#### TASK OBJECTIVE
Restate word for word the lines beginning at the one that contains "button_spring()" and ending at the one that contains "points = [vertex.co"; include both and nothing else.

### PROVIDED DATA ###

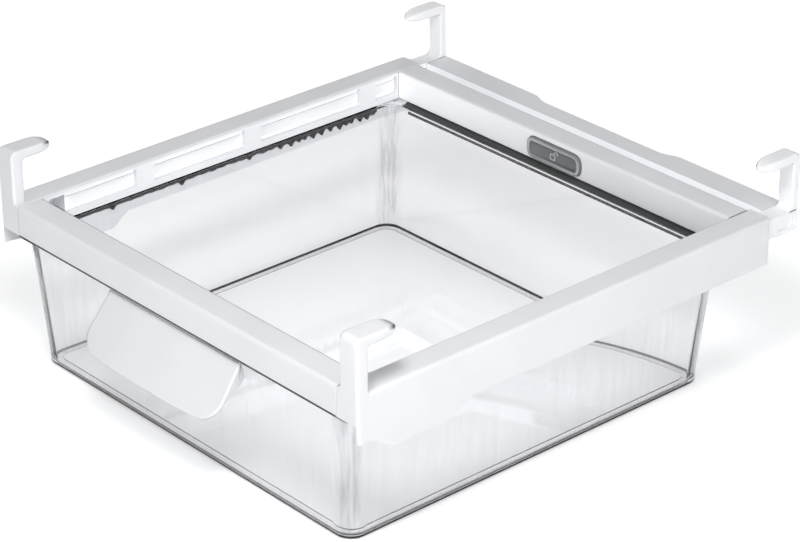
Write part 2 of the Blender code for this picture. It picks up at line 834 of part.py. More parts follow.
def lock_pad(name, side):
    """The rubber brake pad on a bar's end, with a neck in the bar's fork."""
    tip = pad_tip
    face = tip - pad_thickness + gap
    obj = box((side * face, bar_front, bar_top), (side * tip, bar_front + bar_width, bar_top - bar_thickness))
    inset = (bar_width - pad_neck) / 2
    add(obj, box((side * (face - pad_neck), bar_front + inset, bar_top),
                 (side * (face + pad_thickness / 2), bar_front + bar_width - inset, bar_top - bar_thickness)))
    return make_part(obj, name, "dark_rubber")


def drawer_ring(inset, z, front_out=0.0, side_out=0.0, rear_out=0.0, radius_change=0.0):
    """The drawer's outline at a height, drawn in by inset and moved out at each side."""
    share = (runner_bottom - z) / (runner_bottom - drawer_bottom)
    share = min(max(share, 0.0), 1.0)
    reach = drawer_top_half - drawer_draft * share - inset + side_out
    front = drawer_front + drawer_front_draft * share + inset - front_out
    rear = drawer_rear - drawer_rear_draft * share - inset + rear_out
    radius = max(drawer_corner_radius - inset + radius_change, drawer_wall / 2)
    corners = [(-reach, front, radius), (reach, front, radius), (reach, rear, radius), (-reach, rear, radius)]
    return [(point[0], point[1], z) for point in rounded(corners, steps=drawer_corner_steps)]


def drawer_bin():
    """The clear tub: one wall, with a foot round its base and a runner flange round its top."""
    floor_top = drawer_bottom + drawer_floor
    foot = drawer_bottom + drawer_foot_height
    foot_in = drawer_foot_width + drawer_bottom_radius
    bend = drawer_bottom_radius
    inner_bend = max(bend - drawer_wall / 2, drawer_wall / 2)
    rings = [
        drawer_ring(foot_in + drawer_foot_height, foot),
        drawer_ring(foot_in, drawer_bottom),
    ]
    for step in range(arc_steps + 1):
        angle = math.pi / 2 * step / arc_steps
        rings.append(drawer_ring(bend * (1 - math.sin(angle)), drawer_bottom + bend * (1 - math.cos(angle))))
    rings += [
        drawer_ring(0.0, runner_bottom),
        drawer_ring(0.0, runner_bottom, rim_front, runner_reach, rim_rear),
        drawer_ring(0.0, runner_top, rim_front, runner_reach, rim_rear),
        drawer_ring(drawer_wall, runner_top),
        drawer_ring(drawer_wall, runner_bottom),
    ]
    for step in range(arc_steps, -1, -1):
        angle = math.pi / 2 * step / arc_steps
        rings.append(drawer_ring(drawer_wall + inner_bend * (1 - math.sin(angle)),
                                 floor_top + inner_bend * (1 - math.cos(angle))))
    rings += [
        drawer_ring(foot_in, floor_top),
        drawer_ring(foot_in + drawer_foot_height, floor_top + drawer_foot_height),
    ]
    obj = loft(rings)
    for side in (-1, 1):
        place = rivet_place(side)
        cut(obj, cylinder(rivet_radius + gap, place - Vector((0, drawer_wall, 0)),
                          place + Vector((0, drawer_wall + overrun, 0))))
    return make_part(obj, "drawer_bin", "clear_plastic")


def wall_front(z):
    """Where the drawer's front wall has its outer face at a height."""
    share = (runner_bottom - z) / (runner_bottom - drawer_bottom)
    return drawer_front + drawer_front_draft * share


def rivet_place(side):
    """The outer mouth of a rivet's hole in the drawer's front wall."""
    z = handle_top - handle_back_height / 2
    return Vector((side * rivet_x, wall_front(z), z))


def drawer_handle():
    """The pull: a leaning plate with a bowed lower edge, side cheeks and a strip on the wall."""
    length = handle_length
    top_half = handle_half_top
    wide = handle_half_top + handle_flare
    bow = [(share * wide, handle_bow * share ** 2 - length, 0.0) for share in handle_bow_shares]
    plate_points = rounded([
        (-top_half, 0.0, handle_thickness / 2),
        (-wide, handle_bow - length, handle_corner_radius),
        *bow,
        (wide, handle_bow - length, handle_corner_radius),
        (top_half, 0.0, handle_thickness / 2),
    ], steps=handle_corner_steps)
    plate = outline_solid(plate_points, "z", -handle_thickness, 0.0)
    top_y = drawer_front - handle_stand_off
    stand = Matrix.Rotation(math.pi / 2 - handle_lean, 4, "X")
    plate.data.transform(Matrix.Translation((0.0, top_y, handle_top)) @ stand)
    low = handle_top - handle_back_height
    strip = [
        (wall_front(handle_top) + overrun / 2, handle_top),
        (wall_front(low) + overrun / 2, low),
        (wall_front(low) - gap - handle_back_thickness, low),
        (top_y, handle_top),
    ]
    add(plate, outline_solid(strip, "x", -top_half, top_half))
    lean = Vector((math.sin(handle_lean), math.cos(handle_lean)))
    core = Vector((top_y, handle_top)) + handle_thickness / 2 * Vector((lean.y, -lean.x))
    cheek_end = core - handle_cheek_run * lean
    cheek = [
        (wall_front(handle_top) + overrun / 2, handle_top),
        (wall_front(low) + overrun / 2, low),
        ((wall_front(low) + cheek_end.x) / 2, (low * 2 + cheek_end.y) / 3),
        tuple(cheek_end),
        tuple(core),
        (top_y, handle_top),
    ]
    for side in (-1, 1):
        add(plate, outline_solid(cheek, "x", side * (top_half - handle_cheek), side * top_half))
    above = handle_top + overrun
    below = handle_top - handle_length
    wall = [
        (wall_front(above) - gap, above),
        (wall_front(below) - gap, below),
        (wall_front(below) + handle_length, below),
        (wall_front(above) + handle_length, above),
    ]
    cut(plate, outline_solid(wall, "x", -wide - overrun, wide + overrun))
    for side in (-1, 1):
        place = rivet_place(side)
        cut(plate, cylinder(rivet_radius + gap, place - Vector((0, handle_back_thickness / 2 + gap, 0)),
                            place + Vector((0, overrun, 0))))
    return make_part(plate, "drawer_handle", "white_plastic")


def handle_rivets():
    """Headed pins from inside the drawer that hold the handle's strip to the wall."""
    for label, side in (("left", -1), ("right", 1)):
        place = rivet_place(side)
        inside = drawer_wall + gap + drawer_front_draft * rivet_head_radius / (drawer_depth - slot_bottom)
        profile = [
            (0.0, inside + rivet_head_height),
            (rivet_head_radius - rivet_head_height / 2, inside + rivet_head_height),
            (rivet_head_radius, inside + rivet_head_height / 2),
            (rivet_head_radius, inside),
            (rivet_radius, inside),
            (rivet_radius, -handle_back_thickness / 2),
            (0.0, -handle_back_thickness / 2),
        ]
        turn = Matrix.Rotation(-math.pi / 2, 4, "X")
        make_part(turned(profile, place, turn), f"handle_rivet_{label}", "clear_plastic")


def set_down():
    """Stand the part on the drawer's base, with the origin under the middle of its outline."""
    front_reach = drawer_front - handle_stand_off - handle_length * math.sin(handle_lean)
    middle = (front_reach + clamp_rear) / 2
    root.location = (0.0, -middle, drawer_depth)


def build():
    clear_scene()
    side_rail("side_rail_left", -1)
    side_rail("side_rail_right", 1)
    front_beam()
    back_beam()
    corner_screws()
    rear_plate()
    rear_bracket("rear_bracket_left", -1)
    rear_bracket("rear_bracket_right", 1)
    bracket_screws()
    lock_button()
    button_spring()
    lock_bar("lock_bar_left", -1)
    lock_bar("lock_bar_right", 1)
    lock_pad("lock_pad_left", -1)
    lock_pad("lock_pad_right", 1)
    drawer_bin()
    drawer_handle()
    handle_rivets()
    set_down()


build()
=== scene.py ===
"""Looks for the fridge drawer organizer: a clear drawer hung from a white hooked frame.

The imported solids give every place. Pieces below are worked out in millimetres on the
part's own design axes: x across, y back from the frame's front face, z up from the
frame's top. place() turns those to metres in the shared frame.
"""

import math

import bmesh
import bpy
import numpy as np
from mathutils import Matrix, Vector


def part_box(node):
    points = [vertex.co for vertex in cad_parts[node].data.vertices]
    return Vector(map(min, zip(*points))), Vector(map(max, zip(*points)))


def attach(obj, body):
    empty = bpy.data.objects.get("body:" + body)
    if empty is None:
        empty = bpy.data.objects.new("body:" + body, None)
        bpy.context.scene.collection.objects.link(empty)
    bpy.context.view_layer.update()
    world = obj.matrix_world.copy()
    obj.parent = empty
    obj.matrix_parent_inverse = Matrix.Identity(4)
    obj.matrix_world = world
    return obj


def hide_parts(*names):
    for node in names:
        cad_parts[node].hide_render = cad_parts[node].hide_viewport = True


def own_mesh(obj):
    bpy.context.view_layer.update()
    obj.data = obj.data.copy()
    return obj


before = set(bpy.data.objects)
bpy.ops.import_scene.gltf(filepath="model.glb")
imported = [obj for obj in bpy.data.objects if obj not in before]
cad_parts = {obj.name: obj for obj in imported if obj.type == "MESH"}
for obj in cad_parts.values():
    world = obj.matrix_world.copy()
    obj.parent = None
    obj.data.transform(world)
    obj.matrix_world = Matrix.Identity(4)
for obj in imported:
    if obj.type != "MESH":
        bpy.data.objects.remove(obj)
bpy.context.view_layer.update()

MM = 0.001
PICTURE = (800, 542)

# The frame's front face and top, which every design place is counted from
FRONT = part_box("front_beam")[0][1] / MM
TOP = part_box("front_beam")[1][2] / MM

# The photograph's view, fitted to the frame's long edges
VIEW_AZIMUTH = 49.02
VIEW_ELEVATION = 27.05
VIEW_ROLL = -0.55
VIEW_DISTANCE = 1711.4
VIEW_TARGET = (0.0, 150.0, -60.0)
VIEW_ASIDE = 6.13
VIEW_ABOVE = 17.99
FOCAL_PIXELS = 3111.7
SENSOR_WIDTH = 36.0

# The studio: the even sky's light, what a gloss sees low down and the heights between which that
# grows to white, then the board's own lift, near and far, as looked at and as seen through the tub
WORLD_LIGHT = 0.25
WORLD_LOW = 0.22
SKY_BAND = (0.35, 0.75)
FLOOR_REACH = 6.0
FLOOR_GLOW = (0.46, 0.78)
GLOW_BAND = (0.25, 0.8)
FLOOR_THROUGH = (0.47, 0.46)
THROUGH_BAND = (0.16, 0.26)

# Each softbox: its place, what it is turned to, its side in metres and its watts
SOFTBOXES = {
    "left_softbox": ((0.35, -1.6, 0.42), (0.1, -0.1, 0.05), 0.8, 6.0),
    "right_softbox": ((1.65, -0.3, 0.34), (0.1, -0.1, 0.05), 0.6, 10.0),
    "top_softbox": ((0.27, -0.34, 0.62), (0.1, -0.1, 0.08), 0.2, 2.1),
    "high_softbox": ((-0.25, 0.45, 1.1), (0.0, 0.0, 0.05), 0.25, 1.3),
    "rear_softbox": ((-1.3, 1.1, 0.22), (-0.05, 0.05, 0.04), 0.6, 9.0),
}

# The white plastic's tints, the brackets' paler pair being painted light, and, in metres on the shared axes,
# where its lifts and lines lie: the lifts, the glow and the facing shares are painted light, the lines
# painted shadow
RAIL_TINTS = ("#EBECEF", "#EFF0F3")
ARM_TINTS = ("#F0F1F4", "#F4F5F7")
SEAM_REACH = 0.8 * MM
INNER_START = 0.1335
RAIL_INNER = 0.1366
BRACKET_INNER = 0.1372
INNER_FADE = 0.4 * MM
SKIRT_LEVEL = 0.0748
WALL_LEVEL = 0.0938
ARM_LEVEL = 0.0923
LEVEL_FADE = 0.6 * MM
# Heights of the painted shadow lines on the brackets' inner faces, and their half width
PAINTED_SHADOW_LINES = (0.0917, 0.0898)
LINE_HALF = 0.17 * MM
SKIRT_LIFT = 0.42
WALL_LIFT = 0.24
ARM_LIFT = 0.42
ARM_GLOW = 0.11
FACING_SPAN = (-0.13, 0.06)
BEAM_FACING = (0.4, 0.02)
PLATE_FACING = (0.32, 0.32)

# The frame and its hooks, in millimetres
HALF_WIDTH = 150.0
MERGE_REACH = 0.001
FLAT_ANGLE = 0.3
EDGE_ROLL = 0.5
EDGE_STEPS = 2
EDGE_ANGLE = 35.0
RAIL_CORNER = 4.5
HOOK_TOP = 30.6
HOOK_UNDER = 25.2
POST_WIDTH = 13.6
POST_CORNER = 2.0
POST_DEPTH = 7.5
POST_MARKS = (-3.0, 8.0, 18.0)
PROUD = 0.02
BEND_STEPS = 8
FRONT_REACH = 28.4
FRONT_BEND = 4.0
FRONT_TURN = (11.0, 12.0)
THROAT = 2.5
NOSE_LENGTH = 10.0
NOSE_HEIGHT = 2.1
NOSE_STEPS = 10
HOOK_EDGE = 1.5
ARM_INNER = 136.7
ARM_OUTER = 147.3
ARM_TOP = -2.7
CLAMP_REAR = 315.5
REAR_POST_DEPTH = 4.6
REAR_REACH = 27.3
REAR_BEND = 2.8
REAR_THROAT = 1.2
REAR_FILLET = 3.5
REAR_RISES = (-0.6, 0.5, 1.5, 2.5, REAR_FILLET)
REAR_MARKS = (12.0, 20.0)
REAR_TURN = (306.0, 304.0)
REAR_EDGE = 1.1
REAR_NOSE_LENGTH = 12.0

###

#### EXERCISE OUTPUT
    button_spring()
    lock_bar("lock_bar_left", -1)
    lock_bar("lock_bar_right", 1)
    lock_pad("lock_pad_left", -1)
    lock_pad("lock_pad_right", 1)
    drawer_bin()
    drawer_handle()
    handle_rivets()
    set_down()


build()
=== scene.py ===
"""Looks for the fridge drawer organizer: a clear drawer hung from a white hooked frame.

The imported solids give every place. Pieces below are worked out in millimetres on the
part's own design axes: x across, y back from the frame's front face, z up from the
frame's top. place() turns those to metres in the shared frame.
"""

import math

import bmesh
import bpy
import numpy as np
from mathutils import Matrix, Vector


def part_box(node):
    points = [vertex.co for vertex in cad_parts[node].data.vertices]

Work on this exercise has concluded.